Pulitzer Prize-winning journalist and co-founder of the Intercept, Glenn Greenwald, also criticised the “grotesque” pardon.

“Meanwhile, 2 people who exposed war crimes rather than committied them – Snowden & Assange – wait to see if Trump can find the courage,” Greenwald said in a tweet.

He was referring to former National Security Agency contractor Edward Snowden, who was charged under the Espionage Act in 2013 with disclosing details of highly classified government surveillance programmes and WikiLeaks publisher Julian Assange who is facing extradition to the US from the UK.

‘Serious’ crime

Papadopoulos, 33, was an adviser to Trump’s 2016 campaign.

He pleaded guilty in 2017 to lying to FBI agents about the timing and significance of his contacts with people who claimed to have ties to top Russian officials.

“The defendant’s crime was serious and caused damage to the government’s investigation into Russian interference in the 2016 presidential election,” a sentencing recommendation memo from then-US Special Counsel Robert Mueller had said.

He served 12 days of a 14-day sentence in federal prison, then was placed on a 12-month supervised release.

The White House said Papadopoulos was charged with “a process-related crime, one count of making false statements,” as part of the Mueller probe, which Trump had denounced as a witch hunt.

“Today’s pardon helps correct the wrong that Mueller’s team inflicted on so many people,” the White House said.

Last month, Trump pardoned his former national security adviser Michael Flynn, who had twice pleaded guilty to lying to the FBI during the Russia investigation.

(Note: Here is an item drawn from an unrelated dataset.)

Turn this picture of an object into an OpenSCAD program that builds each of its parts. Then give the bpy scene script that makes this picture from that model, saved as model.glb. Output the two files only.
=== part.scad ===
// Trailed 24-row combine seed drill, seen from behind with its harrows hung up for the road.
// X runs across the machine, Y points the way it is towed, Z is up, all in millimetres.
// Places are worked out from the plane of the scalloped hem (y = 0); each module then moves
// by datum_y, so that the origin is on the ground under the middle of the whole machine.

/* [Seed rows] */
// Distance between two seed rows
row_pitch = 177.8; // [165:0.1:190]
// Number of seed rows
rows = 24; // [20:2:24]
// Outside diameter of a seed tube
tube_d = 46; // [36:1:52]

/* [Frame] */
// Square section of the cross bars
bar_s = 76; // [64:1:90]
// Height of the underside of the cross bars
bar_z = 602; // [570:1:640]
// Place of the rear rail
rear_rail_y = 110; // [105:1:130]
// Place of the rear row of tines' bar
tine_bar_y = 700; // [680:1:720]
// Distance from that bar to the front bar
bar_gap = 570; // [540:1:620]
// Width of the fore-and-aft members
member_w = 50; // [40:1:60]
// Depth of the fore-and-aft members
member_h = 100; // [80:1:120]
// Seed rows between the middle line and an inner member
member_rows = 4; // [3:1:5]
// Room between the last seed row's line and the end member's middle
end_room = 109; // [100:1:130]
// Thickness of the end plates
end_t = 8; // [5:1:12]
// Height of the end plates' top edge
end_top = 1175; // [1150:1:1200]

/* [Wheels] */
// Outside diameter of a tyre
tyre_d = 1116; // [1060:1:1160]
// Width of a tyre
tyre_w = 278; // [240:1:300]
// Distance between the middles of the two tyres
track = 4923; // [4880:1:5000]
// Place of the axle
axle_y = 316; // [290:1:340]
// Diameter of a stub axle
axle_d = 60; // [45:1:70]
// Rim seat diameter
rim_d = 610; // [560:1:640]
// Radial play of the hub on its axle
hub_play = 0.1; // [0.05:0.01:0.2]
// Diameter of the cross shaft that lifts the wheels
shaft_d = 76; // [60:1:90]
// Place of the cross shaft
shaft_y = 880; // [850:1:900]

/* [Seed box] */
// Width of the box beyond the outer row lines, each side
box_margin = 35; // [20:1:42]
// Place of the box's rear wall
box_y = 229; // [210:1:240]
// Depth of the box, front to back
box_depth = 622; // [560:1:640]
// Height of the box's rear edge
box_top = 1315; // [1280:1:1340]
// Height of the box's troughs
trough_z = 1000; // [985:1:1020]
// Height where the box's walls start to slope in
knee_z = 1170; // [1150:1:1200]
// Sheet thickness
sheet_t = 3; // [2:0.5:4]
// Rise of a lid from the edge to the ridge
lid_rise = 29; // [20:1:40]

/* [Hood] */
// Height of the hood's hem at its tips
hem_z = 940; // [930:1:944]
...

The Flynn pardon drew condemnation from Democrats and other critics.

Former legislators

Also receiving pardons were two former Republican legislators, including former Representative Chris Collins of New York.

Collins, 70, had been the first sitting member of Congress to endorse Trump’s candidacy in 2016 and was a strong defender of the president. He won re-election in 2018 but resigned the next year.

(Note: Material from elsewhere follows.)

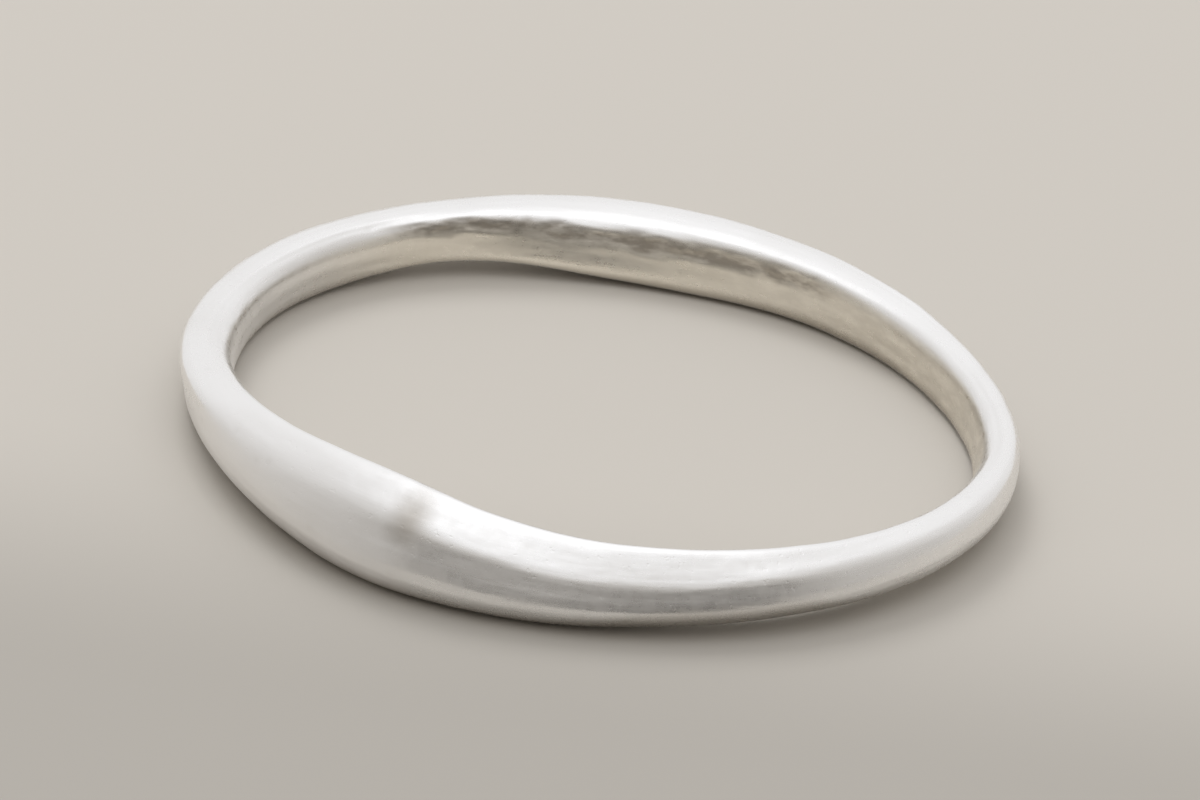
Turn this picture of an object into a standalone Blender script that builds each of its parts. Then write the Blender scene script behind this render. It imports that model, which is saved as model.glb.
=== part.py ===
"""Stackable ring: one solid silver band, forged by hand, lying on its side.

The finger's axis is +Z. The band rests on z = 0, and its outline seen from above is
centred on the origin. Angles run from +X, the band's slimmest side, towards +Y.
"""
import math

import bmesh
import bpy
from mathutils import Vector

# Driving sizes, in metres
BORE_DIAMETER = 0.01735
BAND_WALL = 0.0022
BAND_HEIGHT = 0.0025
BORE_WANDER = 0.0004
SOLE_LIFT = 0.0003

# Roundness of the corners that keep it all the way round: the share of each side that it takes
BORE_FOOT_SHARE = 0.22
SOLE_SHARE = 0.34
BELLY_SHARE = 0.42

# Fineness of the skin
STATIONS = 120
CORNER_POINTS = 4
SHARP_ANGLE = math.radians(40)

# Finish
SILVER_COLOR = (0.93, 0.92, 0.90, 1.0)
SILVER_ROUGHNESS = 0.30

# The band's sections, evenly spaced round the ring, each a closed run of five corners.
# bore: how far the inner wall's foot stands out from the bore circle, in BORE_WANDER
# lift: how far the sole stands off the surface, in SOLE_LIFT
# sole, belly, shoulder, crest: distance out from the bore circle, in BAND_WALL
# belly_up, shoulder_up, crest_up: height above the surface, in BAND_HEIGHT
# shoulder_ease, crest_ease: roundness of those corners, as a share of each side
SECTION_COLUMNS = (
    "bore", "lift", "sole", "belly", "belly_up",
    "shoulder", "shoulder_up", "shoulder_ease", "crest", "crest_up", "crest_ease",
)
SECTION_SHARES = (
    # the slim side
    (0.27, 0.40, 0.45, 0.59, 0.32, 0.54, 0.61, 0.42, 0.16, 0.62, 0.40),
    (0.18, 0.00, 0.43, 0.56, 0.30, 0.47, 0.60, 0.42, 0.13, 0.60, 0.34),
    (0.23, 0.00, 0.43, 0.58, 0.30, 0.46, 0.61, 0.42, 0.09, 0.58, 0.28),
    (0.38, 0.00, 0.52, 0.71, 0.30, 0.53, 0.66, 0.42, 0.07, 0.59, 0.30),
    (0.17, 0.00, 0.61, 0.82, 0.32, 0.59, 0.70, 0.42, 0.06, 0.62, 0.30),
    (-0.61, 0.00, 0.66, 0.89, 0.34, 0.62, 0.72, 0.42, 0.05, 0.64, 0.30),
    # the back, with its worn inner edge
    (-0.98, 0.00, 0.68, 0.93, 0.36, 0.66, 0.72, 0.42, 0.04, 0.63, 0.32),
    (-0.68, 1.00, 0.70, 0.92, 0.38, 0.65, 0.67, 0.42, 0.08, 0.65, 0.32),
    (0.44, 1.00, 0.68, 0.87, 0.38, 0.61, 0.63, 0.42, 0.10, 0.63, 0.32),
    (0.70, 0.00, 0.64, 0.79, 0.36, 0.59, 0.62, 0.42, 0.09, 0.62, 0.34),
    (0.58, 0.00, 0.59, 0.72, 0.34, 0.58, 0.60, 0.42, 0.07, 0.60, 0.34),
    (0.02, 0.00, 0.52, 0.57, 0.34, 0.60, 0.56, 0.42, 0.02, 0.62, 0.40),
    # the full, rounded side
    (-0.50, 0.00, 0.46, 0.50, 0.36, 0.62, 0.62, 0.42, -0.02, 0.71, 0.42),
    (-0.64, 0.80, 0.43, 0.52, 0.38, 0.62, 0.68, 0.42, -0.05, 0.77, 0.40),
    (-0.37, 0.30, 0.36, 0.60, 0.38, 0.52, 0.71, 0.42, 0.00, 0.93, 0.36),
    (0.00, 0.00, 0.43, 0.73, 0.34, 0.55, 0.76, 0.40, 0.04, 1.06, 0.30),
    (0.00, 0.00, 0.66, 0.83, 0.28, 0.61, 0.82, 0.26, 0.05, 1.15, 0.26),
    (0.00, 0.00, 0.61, 0.78, 0.24, 0.57, 0.65, 0.14, 0.05, 0.97, 0.26),
    # the front, with its sloping flat top and crisp shoulder
    (0.00, 0.00, 0.50, 0.70, 0.22, 0.52, 0.53, 0.10, 0.05, 0.88, 0.28),
    (0.00, 0.50, 0.43, 0.62, 0.24, 0.48, 0.50, 0.12, 0.06, 0.85, 0.30),
    (0.00, 0.70, 0.41, 0.62, 0.28, 0.48, 0.57, 0.18, 0.07, 0.79, 0.32),
    (0.00, 0.75, 0.41, 0.62, 0.30, 0.50, 0.60, 0.28, 0.09, 0.74, 0.34),
    (0.05, 0.75, 0.43, 0.62, 0.32, 0.52, 0.62, 0.36, 0.11, 0.69, 0.36),
    (0.12, 0.70, 0.45, 0.61, 0.32, 0.53, 0.62, 0.40, 0.15, 0.66, 0.40),
)


def blended_section(turn):
    """The section at a share of the full turn, blended smoothly from the four rows about it."""
    place = turn * len(SECTION_SHARES)
    row = math.floor(place)
    t = place - row
    weights = (
        (1 - t) ** 3 / 6,
        (3 * t ** 3 - 6 * t ** 2 + 4) / 6,
        (-3 * t ** 3 + 3 * t ** 2 + 3 * t + 1) / 6,
        t ** 3 / 6,
    )
    rows = [SECTION_SHARES[(row + step) % len(SECTION_SHARES)] for step in (-1, 0, 1, 2)]
    values = [sum(w * v for w, v in zip(weights, column)) for column in zip(*rows)]
    return dict(zip(SECTION_COLUMNS, values))


def section_corners(section):
    """The section's five corners, each as its place (out, up) and its roundness."""
    inner = section["bore"] * BORE_WANDER
    sole = section["lift"] * SOLE_LIFT
    return [
        (Vector((inner, sole)), BORE_FOOT_SHARE),
        (Vector((section["sole"] * BAND_WALL, sole)), SOLE_SHARE),
        (Vector((section["belly"] * BAND_WALL, section["belly_up"] * BAND_HEIGHT)), BELLY_SHARE),
        (
            Vector((section["shoulder"] * BAND_WALL, section["shoulder_up"] * BAND_HEIGHT)),
            section["shoulder_ease"],
        ),
        (
            Vector((section["crest"] * BAND_WALL, section["crest_up"] * BAND_HEIGHT)),
            section["crest_ease"],
        ),
    ]


def eased_outline(corners):
    """The closed outline through the corners, each rounded by a short parabola."""
    outline = []
    for index, (corner, ease) in enumerate(corners):
        before = corners[index - 1][0]
        after = corners[(index + 1) % len(corners)][0]
        start = corner.lerp(before, ease)
        end = corner.lerp(after, ease)
        for point in range(CORNER_POINTS):
            t = point / (CORNER_POINTS - 1)
            outline.append(start.lerp(corner, t).lerp(corner.lerp(end, t), t))
    return outline


def station_ring(turn):
    """The section's outline set up at its station round the finger's axis."""
    angle = math.tau * turn
    outline = eased_outline(section_corners(blended_section(turn)))
    radius = BORE_DIAMETER / 2
    return [
        Vector(((radius + out) * math.cos(angle), (radius + out) * math.sin(angle), up))
        for out, up in outline
    ]


def centred(rings):
    """The same rings of points, moved so that the band's outline from above is centred."""
    points = [point for ring in rings for point in ring]
    middle = Vector((
        (min(p.x for p in points) + max(p.x for p in points)) / 2,
        (min(p.y for p in points) + max(p.y for p in points)) / 2,
        0.0,
    ))
    return [[point - middle for point in ring] for ring in rings]


def lofted_mesh(name, rings):
    """A closed skin over rings of points that follow each other round a full turn."""
    skin = bmesh.new()
    rows = [[skin.verts.new(point) for point in ring] for ring in rings]
    for here, row in enumerate(rows):
        next_row = rows[(here + 1) % len(rows)]
        for corner in range(len(row)):
            following = (corner + 1) % len(row)
            skin.faces.new((row[corner], row[following], next_row[following], next_row[corner]))
    bmesh.ops.recalc_face_normals(skin, faces=skin.faces)
    mesh = bpy.data.meshes.new(name)
    skin.to_mesh(mesh)
    skin.free()
    mesh.shade_smooth()
    mesh.set_sharp_from_angle(angle=SHARP_ANGLE)
    return mesh


def satin_silver():
    """Silver with a soft, satin polish."""
    material = bpy.data.materials.new("satin_silver")
    material.use_nodes = True
    shader = material.node_tree.nodes["Principled BSDF"]
    shader.inputs["Base Color"].default_value = SILVER_COLOR
    shader.inputs["Metallic"].default_value = 1.0
    shader.inputs["Roughness"].default_value = SILVER_ROUGHNESS
    return material


def clear_scene():
    """Start from an empty scene."""
    for thing in list(bpy.data.objects):
        bpy.data.objects.remove(thing, do_unlink=True)


def make_band():
    """The whole ring: one closed band, thicker and thinner round the bore as it was forged."""
    rings = centred([station_ring(station / STATIONS) for station in range(STATIONS)])
    band = bpy.data.objects.new("band", lofted_mesh("band", rings))
    band.data.materials.append(satin_silver())
    bpy.context.scene.collection.objects.link(band)


def main():
    clear_scene()
    make_band()


main()
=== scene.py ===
"""Dresses the stackable ring: a satin silver band, forged by hand, on a pale floor.

Laid out as an add-on and run as a script. The band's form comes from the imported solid, a
tree of Geometry Nodes gives it a fine skin with its forging marks, and the stage holds the
floor, the soft lights and the camera. +X is the ring's right, +Y its back, and the finger's
axis is +Z.
"""
import math

import bmesh
import bpy
from mathutils import Matrix, Vector


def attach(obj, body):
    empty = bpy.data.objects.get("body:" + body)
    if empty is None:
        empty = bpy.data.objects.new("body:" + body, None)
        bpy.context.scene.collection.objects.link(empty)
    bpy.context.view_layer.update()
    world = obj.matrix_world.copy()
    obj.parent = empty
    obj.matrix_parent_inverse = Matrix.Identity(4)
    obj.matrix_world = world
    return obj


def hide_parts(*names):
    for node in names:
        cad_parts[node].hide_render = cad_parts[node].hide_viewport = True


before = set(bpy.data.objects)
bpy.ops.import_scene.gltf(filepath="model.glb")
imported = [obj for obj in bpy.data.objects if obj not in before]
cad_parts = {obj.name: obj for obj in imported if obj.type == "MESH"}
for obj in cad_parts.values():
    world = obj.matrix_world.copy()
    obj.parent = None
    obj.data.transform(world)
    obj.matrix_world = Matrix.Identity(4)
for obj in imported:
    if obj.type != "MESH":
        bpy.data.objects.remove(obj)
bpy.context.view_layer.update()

bl_info = {
    "name": "Stackable Ring",
    "version": (1, 0, 0),
    "blender": (4, 5, 0),
    "location": "3D View > Sidebar > Ring",
    "description": "Makes a hand-forged satin silver ring and a stage to look at it on",
    "category": "Object",
}

BAND_NODE = "band"
BAND_BODY = "root"

MM = 0.001
MERGE_REACH = 0.0005 * MM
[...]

The president commuted the remaining prison term of former Republican Representative Steve Stockman of Texas, 64, who was convicted in 2018 of misuse of charitable funds.

The White House said he had served more than two years of his 10-year sentence and would remain subject to a period of supervised release and an order requiring that he pay more than $1m in restitution.

Trump also commuted the remaining term of the supervised release of Crystal Munoz, who was convicted of conspiracy to distribute cannabis.

Munoz spent years in a federal prison in Fort Worth, with Alice Johnson, who was granted clemency by Trump in 2018 in a case championed by reality TV star Kim Kardashian West.